Masih terbuka ruang bagi Pimpinan GAM melakukan “permintaan khusus” kepada Pemerintah Indonesia atau lewat Juru Damai Mantan Presiden Finlandia, Marthi Antasari untuk melakukan “General chek up” bagi seluruh mantan kombatan GAM yang tujuannya tidak saja urusan kesehatan mantan kombatan yang sudah berintegrasi dengan masyarakat tetapi juga memperbaharui hubungan baik antara sesama anak bangsa.

Masalah serius lainnya adalah esensi dari perjuangan GAM adalah mengembalikan kepemilikan dan pengelolaan tanah Aceh. Selama inti itu tidak terwujud, selama itu pula anak keturunannya akan bangkit bergerak menuntut sampai tujuan itu tercapai.

Lahirnya MoU Helsinky sangat menggembirakan bagi rakyat karena dianggap berpeluang Aceh mendapatkan kedaulatan atas Sumber Daya Alam (SDA). Sudah sewajarnya Aceh ditetapkan sebagai pemilik sah negeri ini, sedangkan negara adalah sebagai pengelola. Istilah dalam perusahaan, Aceh sebagai komisaris atau pemegang saham dan negara sebagai direktur utama yang menjalankan perusahaan.

Pihak direktur utama tidak bisa membuat keputusan apapun tentang misi perusahaan, kecuali harus minta izin kepada komisaris. Posisi komisaris jauh lebih kuat daripada direktur utama. Prinsif inilah yang harus difahami oleh orang Aceh. Kita sudah punya lembaga Wali Nanggroe menjalankan itu, namun disayangkan lembaga bergengsi itu hanya dijadikan lambang saja karena orang-orang di keliling YM Tengku Malek Mahmud tidak faham hakikat perjuangan.

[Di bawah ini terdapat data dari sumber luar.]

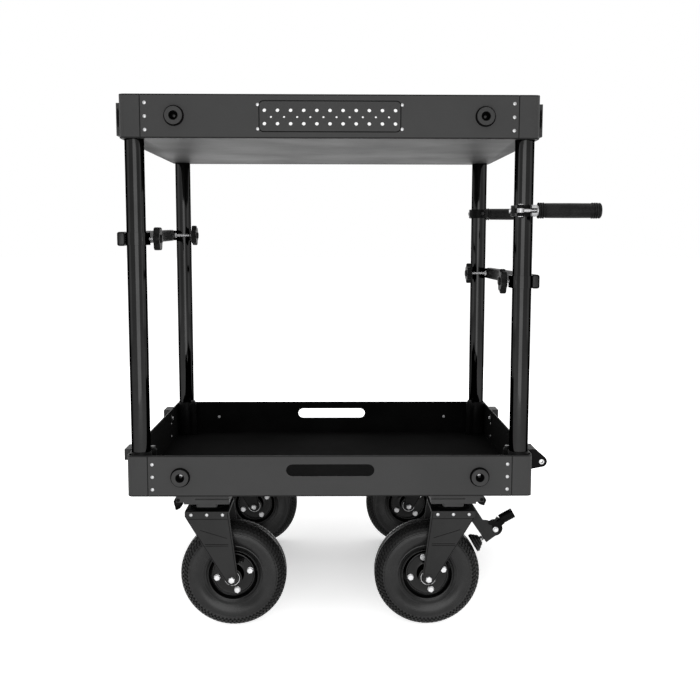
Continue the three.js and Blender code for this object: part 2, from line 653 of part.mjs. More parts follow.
// Handle core: eye, rod, forked collar and the tube inside the grip, pointing to +X from the pivot.
function handleCore() {
  const { eyeRadius, rodRadius, tipStart, tipRadius, gripStart, gripLength, slotHeight, coreRadius } = handle;
  const z = half(slotHeight) - gap;
  const eye = rodZ(eyeRadius, 0, 0, -z, z, facets.small);
  const rod = rodX(rodRadius, 0, gripStart + half(gripLength), 0, 0, facets.small);
  const collar = cut(rodX(tipRadius, tipStart, gripStart, 0, 0, facets.medium),
    block(tipStart - overrun, gripStart - overrun, -tipRadius, tipRadius, -half(slotHeight),
      half(slotHeight)));
  const tube = rodX(coreRadius, gripStart - overrun, gripStart + gripLength - overrun, 0, 0,
    facets.medium);
  const hole = rodZ(handle.pinRadius + gap, 0, 0, -z - overrun, z + overrun, facets.small);
  return cut(join(eye, rod, collar, tube), hole);
}

// Rubber grip: a sleeve closed at its outer end, with a collar at both ends.
function handleGrip() {
  const { gripStart, gripLength, gripRadius, collarRadius, collarLength, coreRadius } = handle;
  const bore = coreRadius + gap;
  const start = gripStart + gap;
  const end = gripStart + gripLength;
  const profile = [
    point(0, end - overrun + gap), point(bore, end - overrun + gap), point(bore, start),
    point(collarRadius, start), point(collarRadius, start + collarLength),
    point(gripRadius, start + collarLength), point(gripRadius, end - collarLength),
    point(collarRadius, end - collarLength), point(collarRadius, end), point(0, end),
  ];
  return new THREE.LatheGeometry(profile, facets.medium).rotateZ(-quarter);
}

// Assembly.
const cart = new THREE.Group();

function add(parent, name, geometry, material, x = 0, y = 0, z = 0) {
  const mesh = new THREE.Mesh(geometry, material);
  mesh.name = name;
  mesh.position.set(x, y, z);
  parent.add(mesh);
  return mesh;
}

function addTrays() {
  add(cart, "top_tray_pan", topPan(), paint);
  add(cart, "bottom_tray_pan", bottomPan(), paint);
  for (const [name, side] of [["left", -1], ["right", 1]]) {
    add(cart, `top_tray_${name}_end`, topEnd(side), paint);
    add(cart, `bottom_tray_${name}_end`, bottomEnd(side), paint);
    add(cart, `top_${name}_receiver`,
      spigotReceiver(side, tray.topHeight + receiver.heightInTop), paint);
    add(cart, `bottom_${name}_receiver`,
      spigotReceiver(side, tray.bottomHeight + receiver.heightInBottom), paint);
    for (const [row, y] of Object.entries(postYs)) {
      add(cart, `${row}_${name}_post`, postTube(side, y), gloss);
    }
  }
  add(cart, "accessory_plate", accessoryPlate(), black);
  add(cart, "eye_lug", eyeLug(), forkPaint);
}

function addCaster(row, name, side) {
  const inward = -side;
  const y = row === "front" ? caster.kingpinInset : tray.depth - caster.kingpinInset;
  const place = new THREE.Group();
  place.position.set(side * (halfWidth - caster.kingpinFromSide), y, 0);
  cart.add(place);
  const label = `${row}_${name}`;
  const frontward = row === "front";
  add(place, `${label}_caster_mount`, casterMount(inward, frontward), railPaint);
  add(place, `${label}_latch`, releaseLatch(inward, frontward), black);
  add(place, `${label}_fork`, side > 0 ? brakedFork() : forkBody(inward), forkPaint);
  add(place, `${label}_axle`, axleBolt(), zinc, inward * caster.trail, 0, wheel.radius);
  add(place, `${label}_rim`, wheelRim(), gloss, inward * caster.trail, 0, wheel.radius);
  add(place, `${label}_tyre`, tyre(), rubber, inward * caster.trail, 0, wheel.radius);
  if (side > 0) {
    add(place, `${label}_brake_shoe`, brakeShoe(), rubber);
    add(place, `${label}_brake_lever`, brakeLever(), black);
  }
}

function addSideBar(name, side) {
  const place = barPlaces[name];
  const front = tray.topHeight - place.drop;
  const heights = { front, rear: front + place.rise };
  add(cart, `${name}_side_bar`, sideBar(side, place), black, 0, 0, half(heights.front + heights.rear));
  for (const [row, towards] of [["front", 1], ["rear", -1]]) {
    add(cart, `${name}_${row}_strap`, strapClamp(towards), black, side * postX, postYs[row], heights[row]);
    add(cart, `${name}_${row}_knob`, starKnob(side, knobPlaces[name][row]), black, side * postX,
      boltYs[row], heights[row]);
  }
}

function addHandle(row, outward, z) {
  add(cart, `${row}_handle_clamp`, handleClamp(outward), aluminium, postX, postYs[row], z);
  const pivot = [postX - handle.pivotBack, postYs[row] + outward * handle.pivotOut, z];
  add(cart, `${row}_handle_core`, handleCore(), aluminium, ...pivot);
  add(cart, `${row}_handle_grip`, handleGrip(), gripRubber, ...pivot);
}

addTrays();
for (const [name, side] of [["left", -1], ["right", 1]]) {
  for (const row of ["front", "rear"]) addCaster(row, name, side);
}
addSideBar("left", -1);
addSideBar("right", 1);
addHandle("front", -1, tray.topHeight - handle.frontDrop);
addHandle("rear", 1, tray.topHeight - handle.rearDrop);

// The origin: on the floor, midway between the left rim blocks' faces and the grips' ends.
const reachLeft = halfWidth + rimBlock.proud;
const reachRight = postX - handle.pivotBack + handle.gripStart + handle.gripLength;
cart.position.set(-half(reachRight - reachLeft), -half(tray.depth), 0);

export default cart;
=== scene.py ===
# Camera cart: finish, small hardware, camera and studio. Places are in millimetres from the trays'
# middle (x), their front face (y) and the floor (z); at() turns them into the frame's metres.
import json
import math

import bmesh
import bpy
from mathutils import Matrix, Vector

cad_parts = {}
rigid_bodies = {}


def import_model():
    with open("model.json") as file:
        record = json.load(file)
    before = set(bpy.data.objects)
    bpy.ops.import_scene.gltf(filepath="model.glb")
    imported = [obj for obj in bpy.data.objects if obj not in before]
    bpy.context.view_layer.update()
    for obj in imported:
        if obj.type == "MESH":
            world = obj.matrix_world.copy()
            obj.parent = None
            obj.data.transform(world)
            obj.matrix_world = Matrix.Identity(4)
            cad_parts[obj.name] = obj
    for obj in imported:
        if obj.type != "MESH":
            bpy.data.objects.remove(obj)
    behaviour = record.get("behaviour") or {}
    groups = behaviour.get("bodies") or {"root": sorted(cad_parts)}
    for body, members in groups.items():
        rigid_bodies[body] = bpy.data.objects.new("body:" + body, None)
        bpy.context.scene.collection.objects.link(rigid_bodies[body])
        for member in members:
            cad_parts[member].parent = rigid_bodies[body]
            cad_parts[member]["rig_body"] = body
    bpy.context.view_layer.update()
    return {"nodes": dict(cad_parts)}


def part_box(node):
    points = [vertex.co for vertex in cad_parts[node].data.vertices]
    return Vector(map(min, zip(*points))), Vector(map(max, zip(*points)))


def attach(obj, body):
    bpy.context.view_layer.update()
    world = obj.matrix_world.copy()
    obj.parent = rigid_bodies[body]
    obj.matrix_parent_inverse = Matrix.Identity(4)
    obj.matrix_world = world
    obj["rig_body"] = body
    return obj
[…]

Berbeda lagi dengan sikap sebagian orang-orang masih mempermainkan jiwa rakyat Aceh. Terutama menjelang Pileg dan Pilkada dengan menghembuskan angin surga dengan ungkapan, “sibak rukok teuk” Aceh akan merdeka dan “bendera bintang buleun” akan berkibar. Cerita itu diulang-ulang selama 15 tahun. Kadang kala sekali-kali kita patut bertanya, siapakah penghembus cerita itu? Benarkah mereka berjuang? Benarkah hati nuraninya benar untuk rakyat?

Sekarang bukan saatnya berharap “Aceh Merdeka” dan “bintang buleun” bebas berkibar di Bumi Iskandar Muda dengan berpangku tangan, tidak bekerja, berharap dengan mengemis, tetapi bekerja dan berusahalah seperti biasa, berintegrasi dengan masyarakat, berjaringan, berbaik-baik dengan siapapun, tidak membangun kebencian, tidak sombong, dan berkasih sayang kepada semua makhluk. Jangan fikirkan soal kapan merdeka dan bintang buleun berkibar. Sekali lagi jangan fikirkan! Anggap “barang itu” layaknya “Jodohku seperti Alif Lam Mim; hanya Allah yang tahu.”